Low educational achievement has been linked to an increased risk of teenage pregnancy [28]. The earliest measure of educational achievement available is the Grade 9 Achievement Index, which was built on a technique developed by Mosteller and Tukey using enrollment files, course grades, and the provincial population registry [29, 30]. As some of the individuals in this cohort experience their first pregnancy before completing grade 9, this covariate is only appropriate for girls having their first pregnancy after their 16th birthday. Sensitivity testing was done with this population to determine how strongly educational achievement affected the odds of the variables of interest.
Analytic approach
The relationship between pregnancy during one’s teenage years and having an older sister who became pregnant during adolescence or having a mother who bore her first child as a teenager is confounded by many measured and unmeasured characteristics. We adjusted for these confounding characteristics using 2:1 propensity score matching [31]; two controls were matched with every case as this “will result in optimal estimation of treatment effect [32]”. Propensity score matching both enables adjustment for several confounders simultaneously and facilitates diagnostic tests to identify whether the adjustment strategy created comparable exposure groups (i.e., whether women with and without an older sister who got pregnant during adolescence are similar on observed characteristics) [31]. Logistic regression models were used to calculate propensity scores for two responses—the predicted probability of having an older sister having a teenage pregnancy and the predicted probability of having a mother bearing her first child before age 20. For each model, we investigated the comparability of our two groups—those with and without an older sister having a teenage pregnancy, and those with and without a mother who bore her first child as a teenager—using two diagnostics. A kernel density plot verified that the distribution of propensity scores in our two groups overlapped [33]; each case was matched to two controls using greedy matching [34]. Second, after matching, the balance of the covariates was assessed using standard differences and t-tests. Covariate balance was checked by t-statistics calculated for the standardized differences between cases and controls for each covariate before and after matching. Any point outside of the two vertical dotted lines signified a statistically significant difference between the cases and controls on that covariate (at p = 0.05) (Figs. 2 and 3).

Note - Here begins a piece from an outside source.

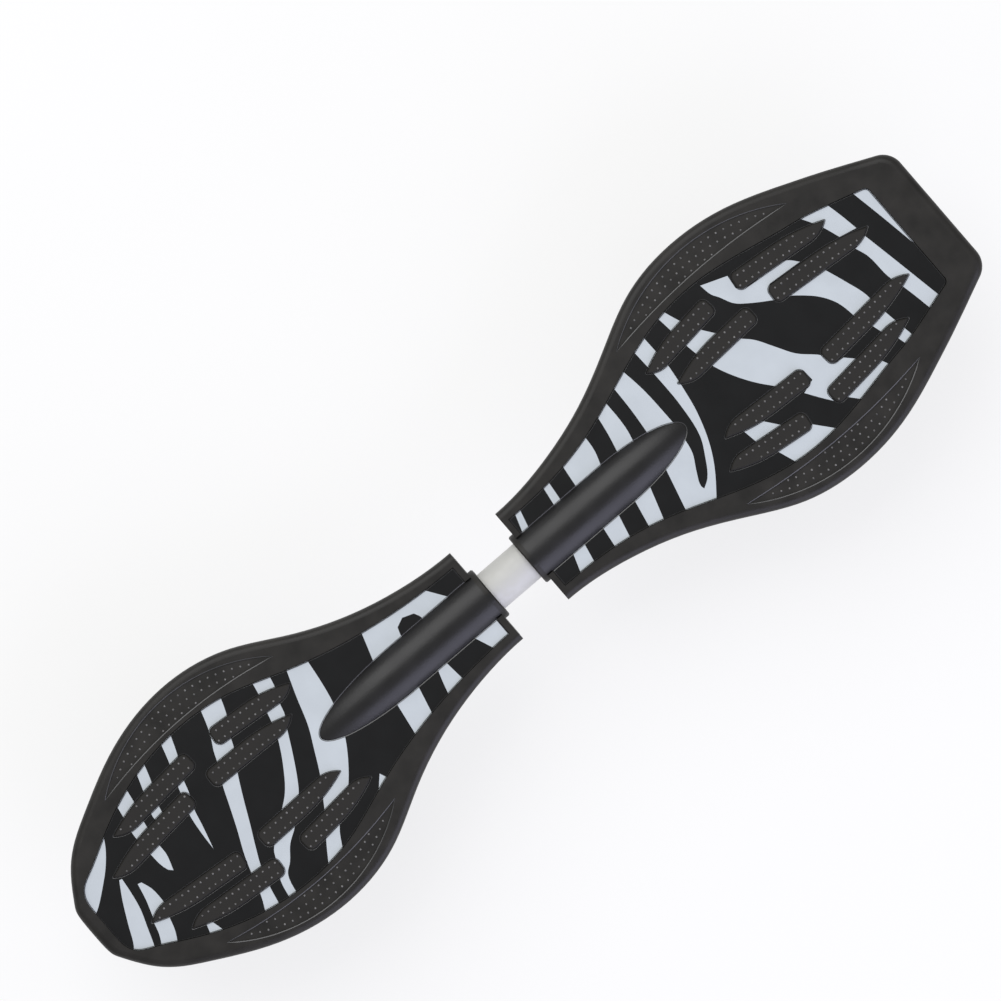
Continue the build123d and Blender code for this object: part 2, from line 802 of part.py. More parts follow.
def make_fork(caster):
    """Chrome fork: a cup round the king nut that runs out into two windowed legs."""
    reach = caster_trail + leg_end_radius
    with BuildPart() as fork:
        with BuildSketch(caster.level(crown_top)):
            Circle(fork_outer)
            with Locations((reach / 2, 0)):
                Rectangle(reach, 2 * fork_outer)
            Circle(fork_inner, mode=Mode.SUBTRACT)
            with Locations((reach / 2, 0)):
                Rectangle(reach, 2 * fork_inner, mode=Mode.SUBTRACT)
        extrude(amount=face_to_axle + leg_end_radius)
        with BuildSketch(caster.side()):
            with Locations(((cup_rear - fork_outer) / 2, crown_top + cup_front_height / 2)):
                Rectangle(cup_rear + fork_outer, cup_front_height)
            with Locations((caster_trail, face_to_axle)):
                Circle(leg_end_radius)
            make_hull()
        extrude(amount=2 * fork_outer, both=True, mode=Mode.INTERSECT)
        with BuildSketch(caster.level(crown_top)):
            Circle(fork_outer)
        extrude(amount=crown_thickness)
        with BuildSketch(caster.level(hub_top)):
            Circle(king_bearing_radius + hub_wall)
        extrude(amount=crown_top - hub_top)
        with BuildSketch(caster.level(hub_top)):
            Circle(king_bearing_radius)
        extrude(amount=bearing_stop - hub_top, mode=Mode.SUBTRACT)
        with BuildSketch(caster.level(bearing_stop)):
            Circle(king_bearing_radius - bearing_lip_width)
        extrude(amount=bearing_lip, mode=Mode.SUBTRACT)
        with BuildSketch(caster.side()):
            with Locations((caster_trail, face_to_axle)):
                Circle(axle_radius + running_fit)
            with Locations(Location((caster_trail / 2, cup_floor + axle_drop / 2, 0), (0, 0, 1), leg_angle)):
                SlotOverall(window_length, window_width)
        extrude(amount=2 * fork_outer, both=True, mode=Mode.SUBTRACT)
    write(fork, f"{caster.name}_fork")


def make_fork_bearings(caster):
    """Two ball bearings, one on the other, pressed into the fork's hub."""
    with BuildPart() as bearings:
        for start in (hub_top, hub_top + king_bearing_width):
            with BuildPart(mode=Mode.PRIVATE) as one:
                with BuildSketch(caster.level(start)):
                    Circle(king_bearing_radius - running_fit)
                    Circle(king_radius + running_fit, mode=Mode.SUBTRACT)
                extrude(amount=king_bearing_width - running_fit)
            add(one.part)
    write(bearings, f"{caster.name}_fork_bearings")


def make_axle_set(caster):
    """Axle bolt through both legs, its nut, and a washer each side of the wheel."""
    with BuildPart() as bolt:
        with BuildSketch(caster.beside(-fork_outer - axle_head_height)):
            Circle(axle_head_radius)
        extrude(amount=-axle_head_height)
        chamfer(bolt.faces().sort_by(Axis.Y)[0].edges(), pad_edge_round)
        with BuildSketch(caster.beside(-fork_outer - axle_head_height)):
            RegularPolygon(axle_head_radius * socket_share, 6, major_radius=False)
        extrude(amount=-axle_head_height * socket_share, mode=Mode.SUBTRACT)
        with BuildSketch(caster.beside(-fork_outer)):
            Circle(axle_radius)
        extrude(amount=-2 * fork_outer - axle_nut_height)
    write(bolt, f"{caster.name}_axle_bolt")

    with BuildPart() as nut:
        with BuildSketch(caster.beside(fork_outer)):
            RegularPolygon(axle_nut_width / 2, 6, major_radius=False)
            Circle(axle_radius + running_fit, mode=Mode.SUBTRACT)
        extrude(amount=-axle_nut_height)
    write(nut, f"{caster.name}_axle_nut")

    width = wheel_side_gap - play
    with BuildPart() as washers:
        for start in (-fork_inner, fork_inner - width):
            with BuildSketch(caster.beside(start)):
                Circle(axle_washer_radius)
                Circle(axle_radius + running_fit, mode=Mode.SUBTRACT)
            extrude(amount=-width)
    write(washers, f"{caster.name}_axle_washers")


def make_wheel(caster):
    """Bull-nosed tyre on its core, with two bearings and the spacer between them."""
    axle_line = Axis(caster.axle, (0, 1, 0))
    half = wheel_width / 2
    side = half - tyre_side_inset
    with BuildPart() as tyre:
        with BuildSketch(caster.turning()):
            with BuildLine():
                Line((core_radius, side), (tyre_shoulder, half))
                ThreePointArc((tyre_shoulder, half), (wheel_radius, 0), (tyre_shoulder, -half))
                Line((tyre_shoulder, -half), (core_radius, -side))
                Line((core_radius, -side), (core_radius, side))
            make_face()
        revolve(axis=axle_line)
    write(tyre, f"{caster.name}_tyre")

    seat = half - wheel_bearing_width
    with BuildPart() as core:
        with BuildSketch(caster.turning()):
            with BuildLine():
                ring = wheel_bearing_radius + hub_ring
                outside = core_radius - running_fit
                Polyline(
                    (wheel_bearing_radius - bearing_shoulder, 0),
                    (wheel_bearing_radius - bearing_shoulder, seat), (wheel_bearing_radius, seat),
                    (wheel_bearing_radius, half), (ring, half), (ring + hub_slope, side - core_inset),
                    (outside, side - core_inset), (outside, 0),
                    close=True,
                )
            make_face()
            mirror(about=Plane.XZ)
        revolve(axis=axle_line)
    write(core, f"{caster.name}_wheel_core")

    with BuildPart() as bearings:
        for middle in (seat + wheel_bearing_width / 2, -seat - wheel_bearing_width / 2):
            with BuildSketch(caster.turning()):
                with Locations(((wheel_bearing_radius + axle_radius) / 2, middle)):
                    width = wheel_bearing_radius - axle_radius - 2 * running_fit
                    Rectangle(width, wheel_bearing_width)
            revolve(axis=axle_line)
    write(bearings, f"{caster.name}_wheel_bearings")

    with BuildPart() as spacer:
        with BuildSketch(caster.turning()):
            with Locations((axle_radius + running_fit + spacer_wall / 2, 0)):
                Rectangle(spacer_wall, 2 * seat)
        revolve(axis=axle_line)
    write(spacer, f"{caster.name}_bearing_spacer")


for deck, caster in ((nose, nose_caster), (tail, tail_caster)):
    make_platform(deck)
    make_foot_panel(deck)
    make_grip_pads(deck)
    make_fairing(deck)
    make_cover(deck, caster)
    make_skid_pads(deck)
    make_screws(
        deck, screw_points(deck), screw_seat, cover_screw_head, cover_screw_head_height,
        cover_screw_radius, cover_screw_grip + rim_bottom - screw_seat, "cover_screws",
    )
    make_screws(
        deck, skid_screw_points(deck), cover_bottom - skid_pad_thickness + skid_screw_sink,
        skid_screw_head, skid_screw_head_height, skid_screw_radius,
        cover_thickness + skid_pad_thickness - skid_screw_sink, "skid_screws",
    )
    make_screws(
        deck, [(spine_bolt_station, 0)], tube_height - spine_radius + spine_bolt_recess,
        spine_bolt_head, spine_bolt_head_height, spine_bolt_radius,
        spine_radius - spine_bolt_recess - rod_width / 2 - play, "spine_bolt",
    )
    make_collar(deck)
    make_inner_bush(deck)
    make_king_set(caster)
    make_fork(caster)
    make_fork_bearings(caster)
    make_axle_set(caster)
    make_wheel(caster)

make_anchor(nose, anchor_radius)
make_anchor(tail, tube_radius - tube_wall - running_fit)
make_torsion_tube()
make_torsion_rod()
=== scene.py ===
"""Caster board seen from straight above: printed stripes, grip dots, finishes, lights and camera.

Lengths are metres in the board's own frame: X runs from the tail to the nose and Z is up.
The printed outlines are written in millimetres from the nose's tip and from the centre line.
"""

from math import cos, hypot, pi, radians, sin

import bmesh
import bpy
from mathutils import Matrix, Vector
from mathutils.bvhtree import BVHTree


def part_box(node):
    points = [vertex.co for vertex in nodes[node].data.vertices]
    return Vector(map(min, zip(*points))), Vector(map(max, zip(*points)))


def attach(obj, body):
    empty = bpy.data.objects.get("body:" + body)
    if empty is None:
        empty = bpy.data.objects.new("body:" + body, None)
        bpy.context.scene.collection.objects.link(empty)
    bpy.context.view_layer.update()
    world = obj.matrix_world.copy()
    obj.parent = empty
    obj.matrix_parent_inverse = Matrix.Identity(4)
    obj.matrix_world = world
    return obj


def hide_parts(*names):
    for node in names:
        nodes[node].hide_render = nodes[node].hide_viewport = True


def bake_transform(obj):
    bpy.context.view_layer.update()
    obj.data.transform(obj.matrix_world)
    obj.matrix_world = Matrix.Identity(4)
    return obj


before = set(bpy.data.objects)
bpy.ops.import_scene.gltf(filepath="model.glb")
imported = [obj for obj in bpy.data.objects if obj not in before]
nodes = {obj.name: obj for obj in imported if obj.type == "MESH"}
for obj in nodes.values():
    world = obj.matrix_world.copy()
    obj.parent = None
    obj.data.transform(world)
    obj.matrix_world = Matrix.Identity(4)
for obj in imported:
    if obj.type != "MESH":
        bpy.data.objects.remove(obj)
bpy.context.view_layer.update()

# Colours, in linear light
BLACK_MOULDING = (0.0145, 0.0133, 0.0115)
BLACK_PANEL = (0.0065, 0.0068, 0.0072)
BLACK_PAD = (0.0175, 0.0162, 0.0142)
BLACK_SATIN = (0.0085, 0.0083, 0.0086)
# Darker than the moulding: the painted shade of the slot in each collar
NOTCH_SHADE_BLACK = (0.0040, 0.0040, 0.0045)
# Edge bands lighter grey than the plates they edge: a painted highlight
EDGE_HIGHLIGHT_GREY = (0.040, 0.040, 0.041)
# Light grey of the grip dots, varied at random from dot to dot: a painted highlight on each dot
DOT_HIGHLIGHT_GREY = (0.135, 0.132, 0.128)
PRINT_GREY = (0.565, 0.612, 0.645)
IVORY = (0.83, 0.76, 0.64)
STEEL = (0.62, 0.62, 0.61)
ALUMINIUM = (0.72, 0.72, 0.70)
CHROME = (0.76, 0.76, 0.77)
SHIELD_RED = (0.36, 0.02, 0.015)
HUB_GREY = (0.5, 0.5, 0.49)
FLOOR = (0.93, 0.93, 0.93)
WHITE = (1.0, 1.0, 1.0)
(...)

Conditional logistic regression analysis of the matched cohorts examined the impact of an older sister’s teenage pregnancy and of a mother’s teenage childbearing on teenage pregnancy. Sensitivity analysis helped assess the validity of the assumption of no unobservable confounders, and assessed how strong the influence of unobserved covariates would have to be in order to nullify our findings [35, 36]. The lower limit of the 99 % confidence interval (selected to be more conservative) was used to determine the threshold unobserved covariates would have to reach to void the observed relationship.